When we learn something, the brain propagates the just-learned knowledge through its neural network, keeping the knowledge in memory, and reusing it later when triggered. This is exactly how neural networks in computers work. The only difference lies in that the ‘knowledge’ is no longer a faceless abstract concept; in a computer, it is real numbers. Like 0, 1, 0.375.

The process called the pre-processing step first turns the input text (‘knowledge’) into individual words and emojis (known as ‘tokens’) and assigns them numerical labels to be understood by the neural network. A ‘probability’ is assigned to each and every emoji, and the one with the highest chance is picked.

But how are these probabilities calculated? This is the neural network’s work. Basically, it does a lot of mathematical computations, from the first randomly-assigned probabilities, then where the neural is connected or joined, it does some addition, multiplication, or scaling to ‘update’ the probabilities for each emoji again. It is like when you know that an egg is cheaper than a chocolate bar and someone tells you that a chocolate bar is cheaper than a chicken, then jointly you know an egg is cheaper than a chicken. The difference is that here it uses mathematics.

Afterward, you let the neural network ‘propagate’ such a ‘learning’ process, and after some time, you get the updated probabilities of emojis and pick the most likely one in any given scenario.

This is how our text prediction engine is able to predict the emoji users want to use. You can see a live example of the API code in action here.

Creating A Personalized Solution

If you are the sort who is always nice and kind in your texts (😊), you do not want the smiley face emoji to get suggested in any sarcastic ways. This is where the personalized solution must kick in.

The personalized solution is even more important for emoji prediction than text prediction. With the writing skills we learn at school, we use most words in the way we are taught, thereby following a known and accepted structure based on meaning and context. But for emoji usage, there are no such rules so consequently, people tend to be more creative with the way they use them; recall the smiley face example. So, a personalized solution helps with emoji prediction, as shown in Google’s work.

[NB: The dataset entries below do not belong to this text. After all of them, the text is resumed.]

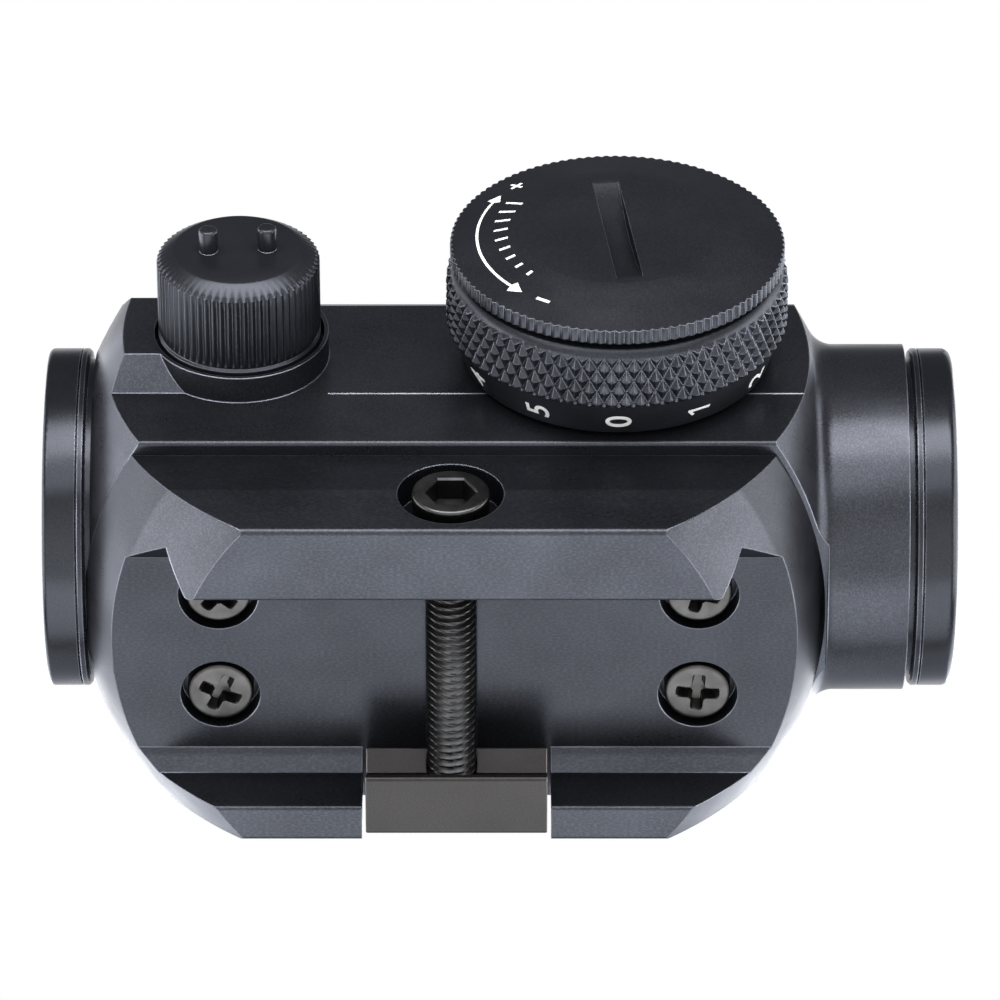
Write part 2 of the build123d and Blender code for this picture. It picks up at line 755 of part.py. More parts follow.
def make_switch_board():
    """Round circuit board in the housing's side."""
    return tube(post_r + post_clearance, board_r, board_x, board_x + board_thickness)


def make_wiper():
    """Contact plate under the dial with three fingers that sweep the board."""
    low = dial_floor_x - wiper_thickness
    plate = tube(post_r + running, wiper_r, low, dial_floor_x)
    board_top = board_x + board_thickness
    for step in range(3):
        finger = slab(wiper_path_r - finger_length / 2, wiper_path_r + finger_length / 2, -finger_width / 2,
                      finger_width / 2, board_top + face_gap, low)
        plate += Rot(0, 0, step * 120) * finger
    return plate


def make_battery_seat():
    """Insulating seat for the cell."""
    hole_r = shoulder_head_r + seat_hole_gap
    outer = dial_cup_r - running
    cell_r = battery_r + battery_clearance
    top = washer_x + seat_wall_height
    return turned((hole_r, washer_x), (outer, washer_x), (outer, top), (cell_r, top), (cell_r, battery_x),
                  (hole_r, battery_x))


def make_battery():
    """Coin cell."""
    foot_r = battery_r - battery_foot
    return turned((0, battery_x), (foot_r - 0.2, battery_x), (foot_r, battery_x + 0.25),
                  (battery_r, battery_x + 0.5), (battery_r, battery_top), (0, battery_top))


def make_battery_contact():
    """Dished contact under the cell."""
    low = shoulder_top + shoulder_head + face_gap
    rim_r = shoulder_head_r + seat_hole_gap
    return turned((0.6, battery_x - contact_thickness), (rim_r - 0.2, low), (rim_r, low),
                  (rim_r, low + contact_thickness), (0.9, battery_x), (0.6, battery_x))


def make_battery_cap():
    """Screwed cover with a coin slot."""
    spigot_r = dial_cup_r - post_clearance
    spigot_bore_r = spigot_r - cover_spigot_wall
    spigot_x = cover_x - cover_spigot
    roof = cover_x + cover_roof
    body = turned((spigot_bore_r, spigot_x), (spigot_r, spigot_x), (spigot_r, cover_x), (cover_r, cover_x),
                  (cover_r, cover_x + cover_edge), (cover_flat_r, cover_top_x), (0, cover_top_x), (0, roof),
                  (spigot_bore_r, roof))
    cutter_r = (slot_length ** 2 / 4 + slot_depth ** 2) / (2 * slot_depth)
    cutter = Pos(0, 0, cover_top_x + cutter_r - slot_depth) * Rot(0, 90, 0) * Cylinder(cutter_r, slot_width)
    return body - Rot(0, 0, 90 + slot_turn) * cutter


def make_cap_contact():
    """Spring contact under the battery cover."""
    low = battery_top + face_gap
    roof = cover_x + cover_roof
    under = roof - cover_contact
    return turned((2.0, low), (3.0, low), (6.0, under), (8.0, under), (8.0, roof), (5.9, roof),
                  (2.9, low + cover_contact), (2.0, low + cover_contact))


# ---- all pieces by name ----
def all_pieces():
    """Every separate piece in its place."""
    front = optical
    rear = Pos(0, 0, axis_height) * Rot(90, 0, 0)
    ball_top = dial_base_x - face_gap
    pieces = {
        "housing": make_housing(),
        "rail_base": make_base(),
        "base_screws": make_base_screws(),
        "clamp_block": make_clamp(),
        "cross_bolt": make_bolt(),
        "front_ring": front * make_ring(front_ring_round),
        "rear_ring": rear * make_ring(rear_ring_round),
        "front_window": front * window(),
        "rear_window": rear * window(),
        "front_gasket": front * gasket(),
        "rear_gasket": rear * gasket(),
        "pivot_ring": make_pivot_ring(),
        "inner_tube": make_inner_tube(),
        "doublet_rear": make_doublet_rear(),
        "doublet_front": make_doublet_front(),
        "lens_lock_ring": make_lock_ring(),
        "led_holder": led_block(led_y - led_holder_length, led_holder_length, led_holder_height),
        "led_board": led_block(led_y, led_board_thickness, led_board_height),
        "led_emitter": make_led_emitter(),
        "led_lead": lead_solid(lead_r),
        "return_spring": return_place() * coil(return_spring_r, return_wire_r, bore_r - return_wire_r,
                                               bore_r + spring_hole_depth, spring_turns),
        "detent_ball": detent_place() * Pos(0, 0, ball_top - detent_r) * Sphere(detent_r),
        "detent_spring": detent_place() * coil(detent_spring_r, detent_wire_r, flat_x - detent_depth,
                                               ball_top - 2 * detent_r, spring_turns),
        "dial_ring": dial * make_dial_ring(),
        "dial_pivot": dial * make_dial_pivot(),
        "wave_washer": dial * make_wave_washer(),
        "switch_board": dial * make_switch_board(),
        "wiper_contact": dial * make_wiper(),
        "battery_seat": dial * make_battery_seat(),
        "battery": dial * make_battery(),
        "battery_contact": dial * make_battery_contact(),
        "battery_cap": dial * make_battery_cap(),
        "battery_cap_seal": dial * seal_ring(dial_cup_r + cover_seal_r + running, (dial_top_x + cover_x) / 2,
                                             cover_seal_r),
        "cap_contact": dial * make_cap_contact(),
        "click_balls": Compound(children=[windage * click_ball(windage_seat),
                                          elevation * click_ball(elevation_seat)]),
        "click_springs": Compound(children=[windage * click_spring(windage_seat),
                                            elevation * click_spring(elevation_seat)]),
    }
    for name, place, seat in (("windage", windage, windage_seat), ("elevation", elevation, elevation_seat)):
        pieces[name + "_bush"] = place * make_bush(seat)
        pieces[name + "_drum"] = place * make_drum(seat)
        pieces[name + "_pin"] = place * make_pin(seat)
        pieces[name + "_cap"] = place * make_cap(seat)
        pieces[name + "_cap_seal"] = place * make_cap_seal(seat)
    return pieces


os.makedirs("parts", exist_ok=True)
for node, shape in all_pieces().items():
    export_step(shape, "parts/" + node + ".step")
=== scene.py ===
import json
import math
import bmesh
import bpy
import numpy as np
from mathutils import Matrix, Vector


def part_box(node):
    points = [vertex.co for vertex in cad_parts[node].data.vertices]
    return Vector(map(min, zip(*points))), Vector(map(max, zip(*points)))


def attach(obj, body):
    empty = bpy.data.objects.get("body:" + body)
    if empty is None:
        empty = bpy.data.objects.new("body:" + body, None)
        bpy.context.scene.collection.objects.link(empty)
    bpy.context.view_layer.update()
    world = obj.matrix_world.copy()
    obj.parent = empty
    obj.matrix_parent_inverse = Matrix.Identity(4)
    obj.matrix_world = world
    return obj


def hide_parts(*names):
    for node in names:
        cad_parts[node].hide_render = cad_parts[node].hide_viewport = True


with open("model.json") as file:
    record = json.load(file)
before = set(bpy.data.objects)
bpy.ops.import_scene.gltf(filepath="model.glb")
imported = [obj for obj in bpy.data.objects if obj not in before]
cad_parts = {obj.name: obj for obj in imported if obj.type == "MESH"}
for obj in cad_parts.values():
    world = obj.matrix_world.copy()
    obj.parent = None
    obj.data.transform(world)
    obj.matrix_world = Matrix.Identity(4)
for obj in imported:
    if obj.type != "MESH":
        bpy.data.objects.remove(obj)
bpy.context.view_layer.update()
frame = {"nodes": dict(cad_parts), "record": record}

# Micro red dot sight: finishes, cut knurls, threads, numerals, light and camera. Metres, in the frame's axes.
MM = 0.001
scene = bpy.context.scene


# ---- places, read from the frame ----
def middle(node):
    """Centre of a CAD node's box."""
    low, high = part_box(node)
    return [(a + b) / 2 for a, b in zip(low, high)]


axis_z = middle("front_ring")[2]
dial_y = middle("dial_ring")[1]
turret_y = middle("windage_cap")[1]
bolt_y, bolt_z = middle("cross_bolt")[1:]
TO_X = np.array([[0, 0, 1], [0, 1, 0], [-1, 0, 0]], float)      # local +Z becomes +X
TO_Z = np.eye(3)
TO_DOWN = np.array([[1, 0, 0], [0, -1, 0], [0, 0, -1]], float)  # local +Z becomes -Z

# ---- cones that carry marks, as (radius, height) in millimetres from the optical axis ----
SKIRT_FOOT, SKIRT_TOP = (12.4, 16.42), (13.26, 18.98)           # dial's numbered skirt
COVER_FLAT, COVER_RIM = (8.1, 27.7), (13.15, 26.495)            # battery cover's rim
MARK_STAND = 0.012                                              # a mark's half thickness


# ---- mesh making ----
def placed(points, turn, centre):
    """Local millimetres, turned and moved to a centre in metres."""
    return points @ turn.T * MM + np.array(centre)


def lathe(rows, columns, ends):
    """Surface of revolution about +Z in millimetres: row k is (radius, height), and each is a number or an
    array over the angle. The point at angle t is (radius cos t, radius sin t, height)."""
    angle = np.arange(columns) * 2 * math.pi / columns
    radius = np.array([np.broadcast_to(np.asarray(r, float), columns) for r, _ in rows])
    height = np.array([np.broadcast_to(np.asarray(h, float), columns) for _, h in rows])
    grid = np.stack([radius * np.cos(angle), radius * np.sin(angle), height], axis=-1)
    return skin(grid, ends)


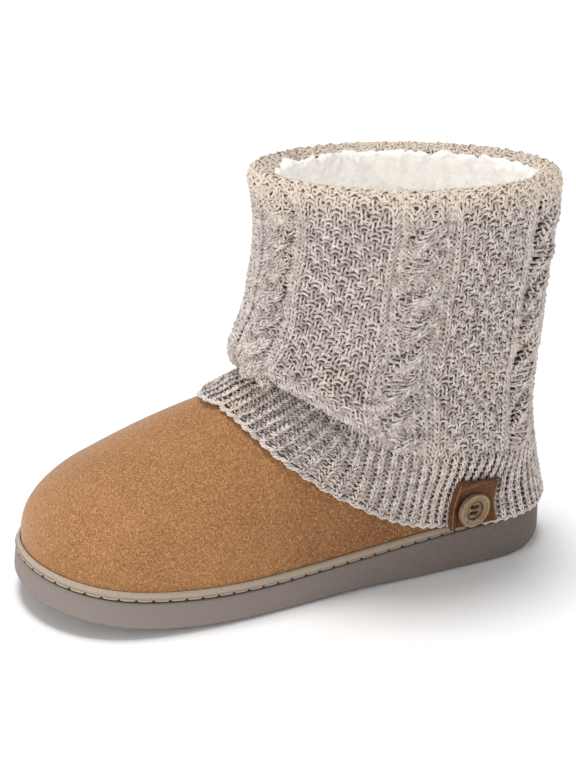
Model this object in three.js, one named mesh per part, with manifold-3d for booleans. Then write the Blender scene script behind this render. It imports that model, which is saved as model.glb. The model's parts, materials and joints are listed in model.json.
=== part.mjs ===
import * as THREE from 'three';
import Module from 'manifold-3d';
import { mergeVertices } from 'three/addons/utils/BufferGeometryUtils.js';

// Left bootie slipper, in millimetres. X runs from the toe (-) to the heel (+), the outer side
// of the foot faces -Y, and the sole stands on Z = 0 with the origin under its middle.
const wasm = await Module();
wasm.setup();

// Sole
const SOLE_LENGTH = 262;
const BALL_WIDTH = 98.5;
const HEEL_THICKNESS = 20.3;
const BALL_THICKNESS = 13.5;
const TOE_THICKNESS = 12.2;
const TOE_SPRING = 10.4;
const HEEL_BEVEL = 3.8;
const ARCH_RELIEF = 1.2;
const SOLE_EDGE_RADIUS = 2.2;
const SOLE_SIDE_SWELL = 0.9;
const GROOVE_DEPTH = 1.3;

// Where the sole's wedge, heel bevel, arch and toe spring lie, as shares of its length
const WEDGE_START = 0.15;
const WEDGE_END = 0.62;
const HEEL_BEVEL_END = 0.14;
const ARCH_START = 0.36;
const ARCH_END = 0.52;
const TOE_SPRING_START = 0.627;

// Welt, the smooth band above the groove
const WELT_HEIGHT = 4;
const WELT_THICKNESS = 1.8;
const WELT_INSET = 0.4;

// Upper and insole
const INSTEP_HEIGHT = 84;
const UPPER_WALL = 2.2;
const INSOLE_THICKNESS = 4.5;
const INSOLE_DISH = 1.2;
const INSOLE_EASE = 1.1;

// Knit shaft
const COLLAR_HEIGHT = 185.2;
const SHAFT_LENGTH = 146;
const SHAFT_WIDTH = 120;
const SHAFT_CENTRE = 48;
const KNIT_WALL = 3.2;
const COLLAR_ROLL = 7;
const COLLAR_TILT = 0.9;
const CABLE_RISE = 1.6;
const CABLE_WIDTH = 16;
const CABLE_REPEATS = 6;
const FRONT_CABLE_TURN = 166;

// Button tab and button
const TAB_WIDTH = 22.5;
const TAB_LENGTH = 25;
const TAB_THICKNESS = 1.6;
const TAB_TURN = 71;
const BUTTON_DIAMETER = 16;
const BUTTON_THICKNESS = 3.2;
const BUTTON_EDGE_RADIUS = 0.8;
const BUTTON_DISH_DIAMETER = 8.6;
const BUTTON_DISH_DEPTH = 1.2;
const BUTTON_HOLE_DIAMETER = 1.9;
const BUTTON_HOLE_SPACING = 3;
const BUTTON_RISE = 10.4;

// Gaps between neighbours
const CLEARANCE = 0.35;
const UPPER_CLEARANCE = 0.45;
const KNIT_CLEARANCE = 0.95;
const TAB_CLEARANCE = 0.55;

// How far the knit's outer face stands off the upper where it lies on it
const KNIT_PROUD = KNIT_WALL + KNIT_CLEARANCE;

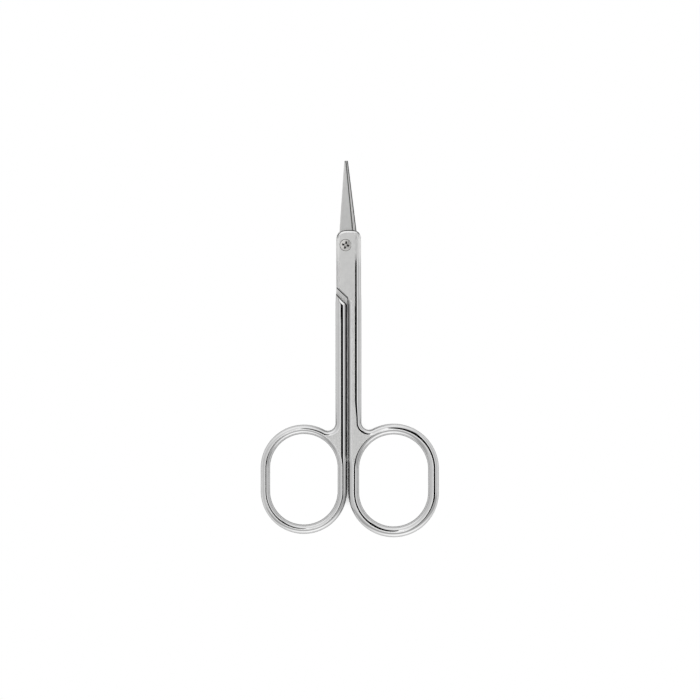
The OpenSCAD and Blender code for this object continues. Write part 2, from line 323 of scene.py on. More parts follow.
        # The rounded edge carried along the outline, between its points above the free ends. Each of
        # those has its Y and its shear, by which the strip is cut off slantwise there
        s = self.sizes
        path, inward, width, power, wallShare = self.outline()
        before, after = np.array(wallEnds), np.array(sideEnds)
        atWall, atSide = np.ones(len(before)), np.ones(len(after))
        x0 = np.concatenate([self.wall * atWall, path[:, 0], self.outer * atSide])[:, None]
        y0 = np.concatenate([before[:, 0], path[:, 1], after[:, 0]])[:, None]
        inX = np.concatenate([atWall, inward[:, 0], -atSide])[:, None]
        inY = np.concatenate([0 * atWall, inward[:, 1], 0 * atSide])[:, None]
        shear = np.concatenate([before[:, 1], np.zeros(len(path)), after[:, 1]])[:, None]
        width = np.concatenate([s["wallRound"] * atWall, width, s["sideRound"] * atSide])
        power = np.concatenate([s["wallPower"] * atWall, power, 2 * atSide])[:, None]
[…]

So, what do we do with the neural network we have already trained? It is like updating your knowledge: last year your mum said she likes chocolate on top of ice cream and this year she is being more specific, saying she likes only vanilla ice cream. You still know from last year that she likes chocolate on top (and this is unchanged) but now only with vanilla ice cream, not just any ice cream. In short, you remember the new information and add it to the parts of the old information that remain unchanged.

With a neural network, it works exactly like this. One first has the neural network trained aggregately on texts from thousands or millions of people. As users type more and more, the model re-learns with new texts and updates the numbers, then gets the updated probabilities for the emojis.

Hidden Caveats and Last Words

Emoji prediction sounds very simple, so you may wonder why even big tech companies like Google and Apple need to make so much effort in order to just make it work. Well, it’s actually a very complex situation.

In order to train the neural network, just like when we learn something, one needs a lot of data. In this case a lot of texts with emojis that people use. And not just use, but really use when they talk to friends and family. Not to their boss. Not in a book. But in everyday real text communication. Because we would not want to get old-fashioned Shakespearean words predicted when talking to friends, especially with emojis 😊. (Unless you are a Shakespearean type! Then the neural network will eventually learn that from you and start suggesting it!).